Pendant des décennies, les sanctions contre l’Iran ont porté atteinte à ses exportations d’hydrocarbures vers la région Asie-Pacifique, puisque des États comme l’Inde, la Corée du Sud et le Japon ne pouvaient pas ignorer le régime des sanctions. Par contre, Pékin a continué à honorer ses contrats commerciaux avec Téhéran, en dépit des pressions que les acteurs occidentaux ont essayé de lui faire subir. La Chine a été la raison pour laquelle l’économie iranienne a pu survivre à ces temps difficiles.
Donc la visite, en janvier 2016, du président chinois Xi Jinping à l’Iran ne fut pas une surprise. Au cours de son séjour, les deux pays ont signé un total de 18 accords de coopération, portant le chiffre d’affaires du commerce entre l’Iran et la Chine à 40 milliards de dollars par an. Il est prévu que les 25 prochaines années de coopération sino-iranienne hissent le chiffre d’affaires du commerce entre les deux États au stupéfiant niveau de 600 milliards de dollars. Il est tout à fait naturel que les deux États portent une attention spéciale au développement du commerce pétrolier et gazier. Aujourd’hui, la Chine est le premier importateur de pétrole iranien.
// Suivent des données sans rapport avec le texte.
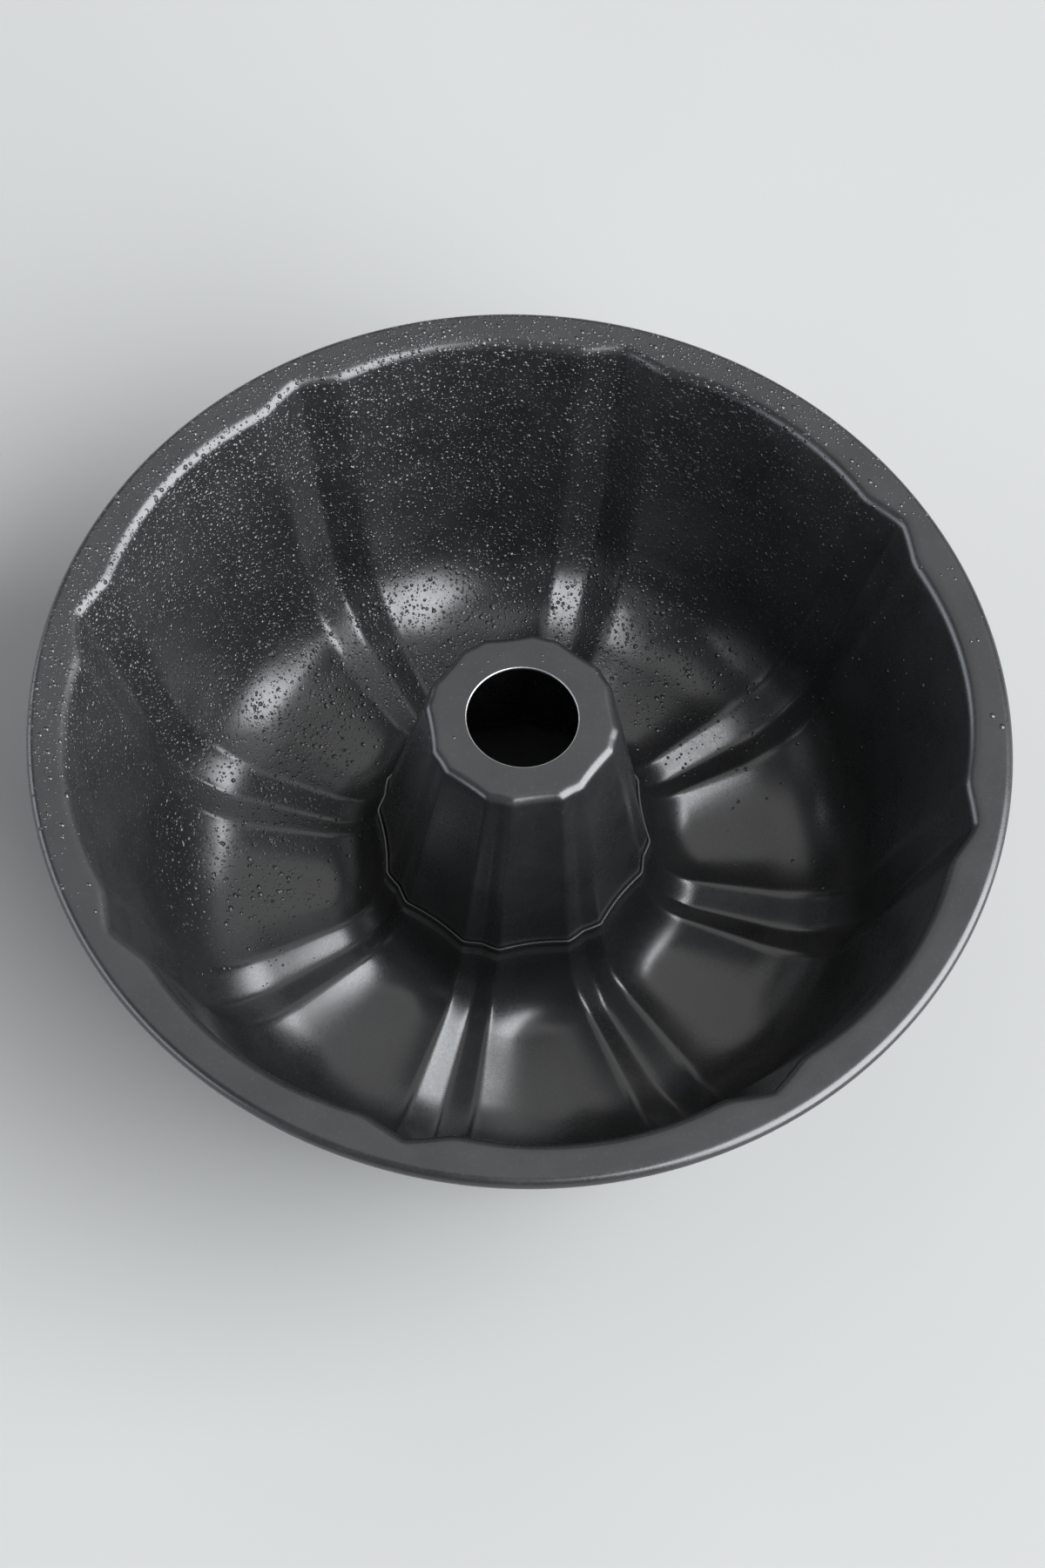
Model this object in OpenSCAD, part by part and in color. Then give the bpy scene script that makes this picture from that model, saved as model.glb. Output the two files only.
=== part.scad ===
// Fluted tube pan for baking ring cakes.
// A drawn sheet-steel shell with a fluted ring-shaped trough, a drawn fluted centre tube
// locked into the shell's collar, and a wire closed inside the rolled rim.
// Millimetres, +Z up. The origin is on the ground, on the axis of the tube.

/* [Overall] */
// Diameter over the rolled rim
rim_d = 250; // [248:1:270]
// Height from the ground to the top of the rim
pan_h = 87; // [80:1:95]
// Thickness of the coated sheet
sheet = 0.7; // [0.6:0.1:0.8]

/* [Rim] */
// Diameter over the rolled edge
curl_d = 4.6; // [4.4:0.1:5]
// How far the rolled edge goes round its wire, in degrees
curl_sweep = 290; // [240:10:300]
// Radius of the bend between the wall and the flange
shoulder_r = 4; // [2:0.1:4.4]

/* [Trough] */
// Diameter of the mouth, measured across the corners between lobes and ribs
mouth_d = 226.5; // [222:0.5:228]
// Lean of the outer wall from the vertical, in degrees
wall_lean = 15.6; // [12:0.2:18]
// Radius of the trough where the floor turns up into the outer wall
outer_bend_r = 24; // [18:1:28]
// Radius of the trough where the floor turns up into the collar
inner_bend_r = 14; // [10:1:15]

/* [Centre tube] */
// Diameter of the tube at its top, measured over the corners of the flutes
tube_top_d = 49.5; // [46:0.5:52]
// Lean of the tube's wall from the vertical, in degrees
tube_lean = 10.8; // [9:0.2:12]
// Radius of the edge between the tube's wall and its flat top
tube_edge_r = 3; // [2:0.1:3.5]
// Diameter of the vent hole
vent_d = 28.4; // [24:0.2:32]

/* [Lock between shell and tube] */
// Height of the collar's top edge above the ground
collar_z = 25; // [24:0.5:28]
// Height of the tube's bottom edge above the ground
skirt_z = 13; // [12:0.5:14]
// Depth of the rolled bead that locks the tube in the collar
bead_depth = 0.9; // [0.6:0.1:1.1]
// Clearance between the lapped sheets
lap_gap = 0.1; // [0.08:0.01:0.15]

/* [Fluting] */
// Number of lobes round the ring
lobes = 8; // [6:1:10]
// Depth of a lobe at the rim
rim_lobe = 1.6; // [1:0.1:2.5]
// Depth of a rib between two lobes at the rim
rim_rib = 3.6; // [2:0.1:4]
// Depth of the lobes under the floor, where they end in flat feet
floor_lobe = 4; // [2:0.1:5]
// Depth of the ribs under the floor
floor_rib = 3.4; // [1.5:0.1:4]
// Depth of a lobe at the top of the tube
tube_lobe = 1.15; // [0.6:0.05:1.5]
// Depth of a rib at the top of the tube
tube_rib = 0.4; // [0.2:0.05:0.8]
// Half width of a rib at the rim, as a share of half the lobe pitch
rim_rib_share = 0.24; // [0.2:0.01:0.35]
// Half width of a rib on the tube, as a share of half the lobe pitch
tube_rib_share = 0.33; // [0.25:0.01:0.4]

/* [Hidden] */

coated_steel = [0.28, 0.28, 0.29];
bare_steel = [0.72, 0.72, 0.73];

rim_r = rim_d / 2;
curl_r = curl_d / 2;
curl_bore_r = curl_r - sheet;
curl_centre_r = rim_r - curl_r;
curl_centre_z = pan_h - curl_r;
wire_r = curl_bore_r - lap_gap;
// The flutes have died out here, so the flange is a plain ring from here to the rolled edge
plain_flange_r = curl_centre_r - 1.3;
flange_join = 0.6;

half_pitch = 180 / lobes;
// Places of the points across half a pitch, from the middle of a rib to the middle of a lobe
half_steps = [0, 0.08, 0.19, 0.3, 0.48, 0.75, 1];
half_count = len(half_steps) - 1;
around = lobes * 2 * half_count;
// Half width of the rounded edge along the middle of a rib
rib_tip = 0.7;
// The lobes are this much too deep under the floor before they are cut off flat as feet
foot_excess = 1.15;
no_limit = 10;

// Fluting at a place: depth of the lobes, depth of the ribs, rib share, roundness of the
// corners, and the most that lobes and ribs may stand out
floor_rib_share = (tube_rib_share + rim_rib_share) / 2;
tube_top_flute = [tube_lobe, tube_rib, tube_rib_share, 0.2, no_limit];
tube_foot_flute = [2 * tube_lobe, 3 * tube_rib, tube_rib_share, 0.25, no_limit];
floor_flute = [floor_lobe * foot_excess, floor_rib, floor_rib_share, 0.5, floor_lobe];
wall_foot_flute = [1.8 * rim_lobe, 1.1 * rim_rib, rim_rib_share, 0.6, no_limit];
rim_flute = [rim_lobe, rim_rib, rim_rib_share, 0.6, no_limit];

// The trough's cavity side runs through the corners between lobes and ribs at this height
floor_z = sheet + floor_lobe;
outer_bend_z = floor_z + outer_bend_r;
inner_bend_z = floor_z + inner_bend_r;
tube_top_r = tube_top_d / 2;
lap = sheet + lap_gap;
bead_z = (collar_z + inner_bend_z) / 2;
bead_half = 2.4;

function mix(a, b, t) = a + (b - a) * t;
// Goes from 0 to 1 with no slope at either end
function ease(t) = t * t * (3 - 2 * t);
function dir(angle) = [cos(angle), sin(angle)];

// Radius of the outer wall, the tube and the collar on their cavity side, at height z
function wall_r(z) = mouth_d / 2 - (pan_h - z) * tan(wall_lean);
function tube_r(z) = tube_top_r + (pan_h - z) * tan(tube_lean);
function collar_r(z) = tube_r(z) + lap / cos(tube_lean);

// Push of the lock bead towards the axis at height z: one smooth wave
function bead(z) = abs(z - bead_z) < bead_half
    ? bead_depth * (1 + cos(180 * (z - bead_z) / bead_half)) / 2
    : 0;

// How far the sheet is pushed out of the trough at share a of half a pitch from a rib's middle,
// r from the axis: a parabola for the lobe and a straight-sided ridge for the rib, blended where
// they cross
function flute_push(a, f, r) =
    let (
        tip = rib_tip / (r * half_pitch * PI / 180),
        lobe = f[0] * (1 - pow((1 - a) / (1 - f[2]), 2)),
        rib = f[1] * (1 - (sqrt(a * a + tip * tip) - tip) / f[2]),
        blend = (lobe + rib + sqrt(pow(lobe - rib, 2) + f[3] * f[3])) / 2
    )
    min(blend, f[4]);

// A station of the sheet's profile: its cavity-side point, the way the sheet's thickness lies,
// the way the flutes push it, and its fluting
function station(point, thick, push, flute) = [point, thick, push, flute];

// The tube's wall at height z, which the collar repeats one sheet further out
tube_thick = -dir(tube_lean);
function tube_flute(z) = mix(tube_foot_flute, tube_top_flute, (z - skirt_z) / (pan_h - skirt_z));
function tube_station(z) =
    station([tube_r(z) - bead(z), z], tube_thick, [-1, 0], tube_flute(z));
function collar_station(z) =
    station([collar_r(z) - bead(z), z], tube_thick, [-1, 0], tube_flute(z));

bead_heights = [for (t = [-1 : 0.5 : 1]) bead_z + t * bead_half];

// Centre tube: flat top, rounded edge, straight wall, lock bead, bottom edge
edge_centre = [
    tube_top_r - tube_edge_r * tan(45 - tube_lean / 2),
    pan_h - tube_edge_r
];
edge_angles = [for (t = [0 : 0.25 : 1]) mix(-90, tube_lean - 180, t)];
tube_profile = concat(
    [station([vent_d / 2 - 2, pan_h], [0, -1], [0, 0], tube_top_flute)],
    [station([vent_d / 2 + 2, pan_h], [0, -1], [0, 0], tube_top_flute)],
    [for (a = edge_angles)
        station(edge_centre - tube_edge_r * dir(a), dir(a), [-1, 0], tube_top_flute)],
    [for (z = [62, 42]) tube_station(z)],
    [for (i = [len(bead_heights) - 1 : -1 : 0]) tube_station(bead_heights[i])],
    [tube_station(skirt_z)]
);

// Shell: collar with the same bead, inner bend, floor, outer bend, wall, shoulder, flange
inner_centre = [
    collar_r(inner_bend_z) + inner_bend_r / cos(tube_lean),
    inner_bend_z
];
outer_centre = [
    wall_r(outer_bend_z) - outer_bend_r / cos(wall_lean),
    outer_bend_z
];
shoulder_centre = [
    mouth_d / 2 + shoulder_r * tan(45 - wall_lean / 2),
    pan_h - shoulder_r
];
wall_mid_z = (outer_bend_z - outer_bend_r * sin(wall_lean)
    + pan_h - shoulder_r * (1 - sin(wall_lean))) / 2;
inner_turn = [for (t = [0 : 0.25 : 1]) [t, mix(tube_lean - 180, -90, t)]];
outer_turn = [for (t = [0 : 0.2 : 1]) [t, mix(-90, -wall_lean, t)]];
shoulder_turn = [for (t = [0 : 0.25 : 1]) mix(-wall_lean, -90, t)];
shell_profile = concat(
    [collar_station(collar_z)],
    [for (i = [len(bead_heights) - 1 : -1 : 0]) collar_station(bead_heights[i])],
    [for (s = inner_turn)
        station(inner_centre + inner_bend_r * dir(s[1]), dir(s[1]),
            dir(mix(-180, -90, ease(s[0]))),
            mix(tube_flute(inner_bend_z), floor_flute, ease(s[0])))],
    [for (s = outer_turn)
        station(outer_centre + outer_bend_r * dir(s[1]), dir(s[1]),
            dir(mix(-90, 0, ease(s[0]))),
            mix(floor_flute, wall_foot_flute, ease(s[0])))],
    [station([wall_r(wall_mid_z), wall_mid_z], dir(-wall_lean), [1, 0],
        mix(wall_foot_flute, rim_flute, 0.5))],
    [for (a = shoulder_turn)
        station(shoulder_centre - shoulder_r * dir(a), dir(a), [1, 0], rim_flute)],
    [station([plain_flange_r, pan_h], [0, -1], [0, 0], rim_flute)]
);

// The share of half a pitch and the direction of each point round a ring
function ring_shares() = [for (k = [0 : 2 * half_count - 1])
    k <= half_count ? half_steps[k] : half_steps[2 * half_count - k]];
shares = ring_shares();
function ring_angle(i) =
    let (lobe = floor(i / (2 * half_count)), k = i % (2 * half_count))
    half_pitch * (2 * lobe + 1 + (k <= half_count ? shares[k] : 2 - shares[k]));

// One ring of points: the station's point, sunk by depth into the sheet, pushed by the flutes
function ring(s, depth) = [for (i = [0 : around - 1])
    let (
        push = flute_push(shares[i % (2 * half_count)], s[3], s[0][0]),
        p = s[0] + s[1] * depth + s[2] * push,
        a = ring_angle(i)
    )
    [p[0] * cos(a), p[0] * sin(a), p[1]]];

// A sheet pressed to a fluted profile: the cavity side out, the underside back, closed all round
module pressed_sheet(profile) {
    last = len(profile) - 1;
    rings = concat(
        [for (i = [0 : last]) ring(profile[i], 0)],
        [for (i = [last : -1 : 0]) ring(profile[i], sheet)]
    );
    count = len(rings);
    polyhedron(
        points = [for (r = rings) each r],
        faces = [for (i = [0 : count - 1], j = [0 : around - 1])
            let (
                a = i * around + j,
                b = i * around + (j + 1) % around,
                c = ((i + 1) % count) * around + (j + 1) % around,
                d = ((i + 1) % count) * around + j
            )
            each [[a, b, c], [a, c, d]]]
    );
}

// The plain outer ring of the flange and the edge rolled under it
module rolled_edge() {
    rotate_extrude($fn = 180) {
        translate([plain_flange_r - flange_join, pan_h - sheet])
            square([curl_centre_r - plain_flange_r + flange_join, sheet]);
        translate([curl_centre_r, curl_centre_z])
            difference() {
                circle(r = curl_r, $fn = 64);
                circle(r = curl_bore_r, $fn = 64);
                polygon([
                    [0, 0],
                    [0, curl_d],
                    [-curl_d, curl_d],
                    curl_d * dir(90 - curl_sweep)
                ]);
            }
    }
}

module fluted_shell() {
    color(coated_steel)
        union() {
            pressed_sheet(shell_profile);
            rolled_edge();
        }
}

module centre_tube() {
    color(coated_steel)
        difference() {
            pressed_sheet(tube_profile);
            translate([0, 0, pan_h - 2 * sheet])
                cylinder(d = vent_d, h = 3 * sheet, $fn = 96);
        }
}

module rim_wire() {
    color(bare_steel)
        rotate_extrude($fn = 180)
            translate([curl_centre_r, curl_centre_z])
                circle(r = wire_r, $fn = 48);
}

fluted_shell();
centre_tube();
rim_wire();
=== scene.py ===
import math

import bpy
import numpy as np
from mathutils import Matrix, Vector


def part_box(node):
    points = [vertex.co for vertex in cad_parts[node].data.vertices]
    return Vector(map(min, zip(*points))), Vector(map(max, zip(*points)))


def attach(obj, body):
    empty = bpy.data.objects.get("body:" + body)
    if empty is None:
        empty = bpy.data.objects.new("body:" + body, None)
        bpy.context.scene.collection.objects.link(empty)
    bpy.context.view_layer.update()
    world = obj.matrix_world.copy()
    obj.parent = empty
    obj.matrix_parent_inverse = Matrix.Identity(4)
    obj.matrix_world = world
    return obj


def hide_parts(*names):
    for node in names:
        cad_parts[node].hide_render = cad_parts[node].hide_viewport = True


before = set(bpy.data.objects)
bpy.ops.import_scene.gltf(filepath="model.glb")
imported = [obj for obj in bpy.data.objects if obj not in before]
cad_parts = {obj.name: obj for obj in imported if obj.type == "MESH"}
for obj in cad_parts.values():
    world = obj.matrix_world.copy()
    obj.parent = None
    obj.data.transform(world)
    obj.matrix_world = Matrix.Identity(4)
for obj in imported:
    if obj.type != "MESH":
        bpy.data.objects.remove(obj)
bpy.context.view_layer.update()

# ---------------------------------------------------------------------------
# Sizes, in metres. The outside of the pan comes from the frame, and the rest
# repeats the pan's own design values.
# ---------------------------------------------------------------------------
MM = 0.001
rim_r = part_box("fluted_shell")[1].x
pan_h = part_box("fluted_shell")[1].z
skirt_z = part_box("centre_tube")[0].z

sheet = 0.7 * MM
curl_r = 2.3 * MM
curl_sweep = 290
shoulder_r = 4 * MM
mouth_r = 113.25 * MM
wall_lean = 15.6
outer_bend_r = 24 * MM
inner_bend_r = 14 * MM
tube_top_r = 24.75 * MM
tube_lean = 10.8
tube_edge_r = 3 * MM
vent_r = 14.2 * MM
collar_z = 25 * MM
bead_depth = 0.9 * MM
bead_half = 2.4 * MM
vent_round = 0.3 * MM     # the vent's top corner, worn round
edge_bulge = 0.08 * MM    # how far a cut edge is rounded out
lap_gap = 0.1 * MM
lobes = 8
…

Un autre élément important de la coopération Iran-Chine est la mise en œuvre du projet de Nouvelle Route de la Soie qui reliera la Chine, le Moyen-Orient et l’Europe, transformant finalement tout le territoire en une immense zone commerciale eurasienne. Si le projet est pleinement mis en œuvre, l’influence économique des États-Unis dans la région sera totalement négligeable, et des États comme l’Iran pourront tout simplement ignorer les sanctions imposées par l’Occident à son encontre. En février 2016, Beijing a lancé la construction de la route ferroviaire Chine–Kazakhstan–Turkménistan–Iran, permettant à l’Iran d’établir une route commerciale ininterrompue avec la Chine, mais elle pourra aussi tirer profit de l’expédition de marchandises vers l’Arménie.
Ainsi, nous pouvons supposer que peu importe la décision de Washington au sujet des sanctions contre l’Iran, elles n’auront plus de conséquences graves pour ce pays.